— Start —
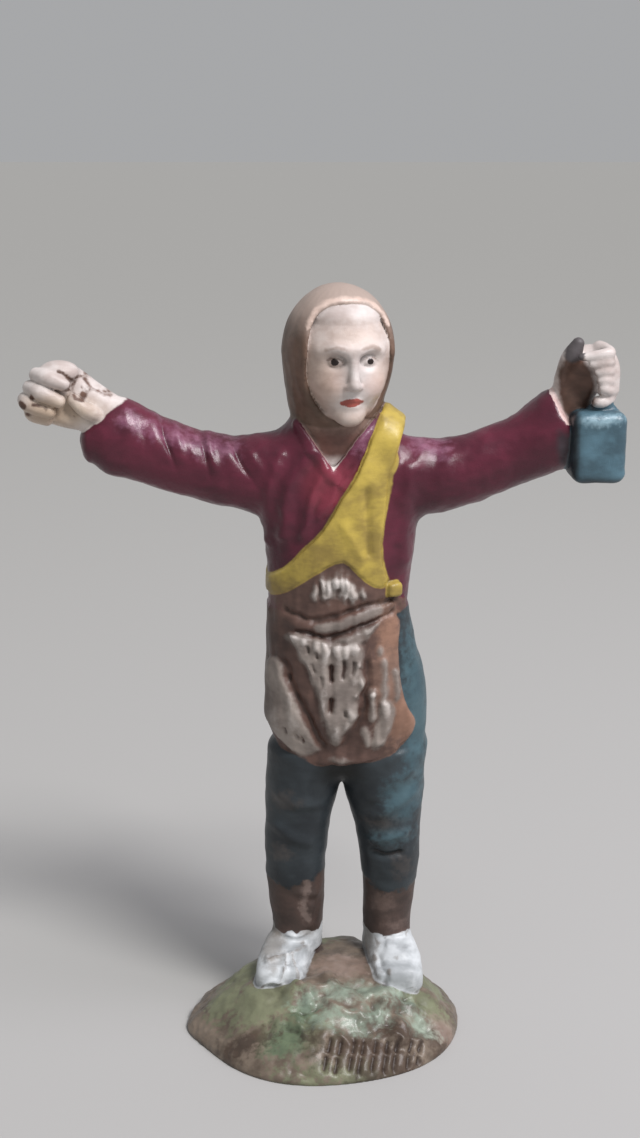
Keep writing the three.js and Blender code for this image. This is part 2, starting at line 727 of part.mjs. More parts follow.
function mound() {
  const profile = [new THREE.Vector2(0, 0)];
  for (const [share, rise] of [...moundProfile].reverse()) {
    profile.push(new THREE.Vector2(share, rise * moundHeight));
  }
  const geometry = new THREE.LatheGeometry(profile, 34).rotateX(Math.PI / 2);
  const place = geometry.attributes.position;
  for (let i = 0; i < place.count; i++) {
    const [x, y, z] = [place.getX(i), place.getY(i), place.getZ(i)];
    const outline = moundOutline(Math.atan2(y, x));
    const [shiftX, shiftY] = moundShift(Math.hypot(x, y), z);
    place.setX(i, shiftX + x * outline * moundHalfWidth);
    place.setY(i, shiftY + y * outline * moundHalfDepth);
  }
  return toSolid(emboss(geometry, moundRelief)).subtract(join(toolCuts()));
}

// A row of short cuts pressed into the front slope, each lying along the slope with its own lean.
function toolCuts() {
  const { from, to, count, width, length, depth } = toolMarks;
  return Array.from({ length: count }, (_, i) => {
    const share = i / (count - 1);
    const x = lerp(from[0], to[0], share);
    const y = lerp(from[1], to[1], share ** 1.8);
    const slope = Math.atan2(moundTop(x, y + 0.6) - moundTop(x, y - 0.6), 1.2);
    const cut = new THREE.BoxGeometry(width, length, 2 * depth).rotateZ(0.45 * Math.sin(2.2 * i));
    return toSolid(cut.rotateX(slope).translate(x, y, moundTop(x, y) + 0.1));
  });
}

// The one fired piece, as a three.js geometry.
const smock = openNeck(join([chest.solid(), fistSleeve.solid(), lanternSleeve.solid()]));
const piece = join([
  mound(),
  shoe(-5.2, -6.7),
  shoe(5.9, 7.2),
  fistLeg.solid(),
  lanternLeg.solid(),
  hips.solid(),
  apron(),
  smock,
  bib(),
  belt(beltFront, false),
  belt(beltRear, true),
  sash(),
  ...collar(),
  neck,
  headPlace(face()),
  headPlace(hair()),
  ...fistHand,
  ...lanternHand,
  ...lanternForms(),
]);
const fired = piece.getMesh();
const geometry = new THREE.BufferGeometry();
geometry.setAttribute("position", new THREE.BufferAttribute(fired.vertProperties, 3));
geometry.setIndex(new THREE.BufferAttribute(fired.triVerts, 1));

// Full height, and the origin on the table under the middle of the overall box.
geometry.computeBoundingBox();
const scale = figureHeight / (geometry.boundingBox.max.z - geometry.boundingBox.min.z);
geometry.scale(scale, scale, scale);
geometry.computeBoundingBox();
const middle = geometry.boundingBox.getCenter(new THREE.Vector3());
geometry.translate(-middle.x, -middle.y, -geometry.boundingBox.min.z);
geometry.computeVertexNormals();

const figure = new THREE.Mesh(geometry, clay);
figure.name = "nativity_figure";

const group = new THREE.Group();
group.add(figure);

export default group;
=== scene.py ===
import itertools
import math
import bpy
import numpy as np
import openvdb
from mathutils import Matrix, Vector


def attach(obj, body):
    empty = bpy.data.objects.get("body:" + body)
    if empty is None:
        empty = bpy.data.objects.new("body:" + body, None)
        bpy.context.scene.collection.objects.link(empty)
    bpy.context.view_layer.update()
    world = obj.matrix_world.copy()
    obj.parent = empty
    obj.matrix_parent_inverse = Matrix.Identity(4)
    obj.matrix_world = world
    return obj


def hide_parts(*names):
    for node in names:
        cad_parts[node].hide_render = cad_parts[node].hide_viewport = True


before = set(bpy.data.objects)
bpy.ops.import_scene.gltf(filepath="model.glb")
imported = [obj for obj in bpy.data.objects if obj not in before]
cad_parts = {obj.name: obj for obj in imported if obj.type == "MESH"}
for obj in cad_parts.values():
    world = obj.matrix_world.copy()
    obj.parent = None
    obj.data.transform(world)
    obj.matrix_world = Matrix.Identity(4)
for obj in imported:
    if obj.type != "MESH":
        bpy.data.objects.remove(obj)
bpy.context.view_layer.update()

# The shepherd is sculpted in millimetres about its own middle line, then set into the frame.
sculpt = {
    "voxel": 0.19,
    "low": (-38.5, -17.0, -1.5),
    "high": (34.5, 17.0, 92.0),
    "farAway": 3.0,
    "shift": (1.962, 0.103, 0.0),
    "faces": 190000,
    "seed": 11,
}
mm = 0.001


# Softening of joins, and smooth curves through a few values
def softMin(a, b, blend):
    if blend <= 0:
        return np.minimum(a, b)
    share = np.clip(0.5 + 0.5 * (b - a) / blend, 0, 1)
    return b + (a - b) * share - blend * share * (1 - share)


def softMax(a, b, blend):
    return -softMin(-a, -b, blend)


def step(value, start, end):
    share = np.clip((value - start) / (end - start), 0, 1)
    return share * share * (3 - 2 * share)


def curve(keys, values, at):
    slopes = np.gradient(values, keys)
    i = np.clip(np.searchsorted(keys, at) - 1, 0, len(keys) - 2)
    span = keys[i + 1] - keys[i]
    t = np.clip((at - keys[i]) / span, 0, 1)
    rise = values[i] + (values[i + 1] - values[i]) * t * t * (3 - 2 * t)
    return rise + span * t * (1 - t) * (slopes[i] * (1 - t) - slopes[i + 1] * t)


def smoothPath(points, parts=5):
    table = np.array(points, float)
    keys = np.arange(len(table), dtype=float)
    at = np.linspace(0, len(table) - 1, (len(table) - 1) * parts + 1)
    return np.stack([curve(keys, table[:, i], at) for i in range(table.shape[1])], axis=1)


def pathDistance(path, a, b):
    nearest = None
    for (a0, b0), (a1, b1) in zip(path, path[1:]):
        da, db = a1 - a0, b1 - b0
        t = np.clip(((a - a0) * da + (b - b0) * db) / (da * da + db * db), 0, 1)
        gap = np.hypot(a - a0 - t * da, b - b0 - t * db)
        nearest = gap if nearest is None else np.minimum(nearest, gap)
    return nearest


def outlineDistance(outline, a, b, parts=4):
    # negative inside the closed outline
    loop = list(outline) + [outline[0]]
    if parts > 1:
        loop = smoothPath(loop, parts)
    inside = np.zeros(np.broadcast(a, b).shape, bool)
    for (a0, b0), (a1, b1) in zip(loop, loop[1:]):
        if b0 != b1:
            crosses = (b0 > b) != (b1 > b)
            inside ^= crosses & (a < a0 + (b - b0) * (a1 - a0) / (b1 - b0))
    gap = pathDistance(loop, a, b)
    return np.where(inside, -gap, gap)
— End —
Short problem: Your task is to print the lines from the one containing "the overall box." through the one containing "imported = [obj", exactly and with nothing added.

Expected answer:
// Full height, and the origin on the table under the middle of the overall box.
geometry.computeBoundingBox();
const scale = figureHeight / (geometry.boundingBox.max.z - geometry.boundingBox.min.z);
geometry.scale(scale, scale, scale);
geometry.computeBoundingBox();
const middle = geometry.boundingBox.getCenter(new THREE.Vector3());
geometry.translate(-middle.x, -middle.y, -geometry.boundingBox.min.z);
geometry.computeVertexNormals();

const figure = new THREE.Mesh(geometry, clay);
figure.name = "nativity_figure";

const group = new THREE.Group();
group.add(figure);

export default group;
=== scene.py ===
import itertools
import math
import bpy
import numpy as np
import openvdb
from mathutils import Matrix, Vector


def attach(obj, body):
    empty = bpy.data.objects.get("body:" + body)
    if empty is None:
        empty = bpy.data.objects.new("body:" + body, None)
        bpy.context.scene.collection.objects.link(empty)
    bpy.context.view_layer.update()
    world = obj.matrix_world.copy()
    obj.parent = empty
    obj.matrix_parent_inverse = Matrix.Identity(4)
    obj.matrix_world = world
    return obj


def hide_parts(*names):
    for node in names:
        cad_parts[node].hide_render = cad_parts[node].hide_viewport = True


before = set(bpy.data.objects)
bpy.ops.import_scene.gltf(filepath="model.glb")
imported = [obj for obj in bpy.data.objects if obj not in before]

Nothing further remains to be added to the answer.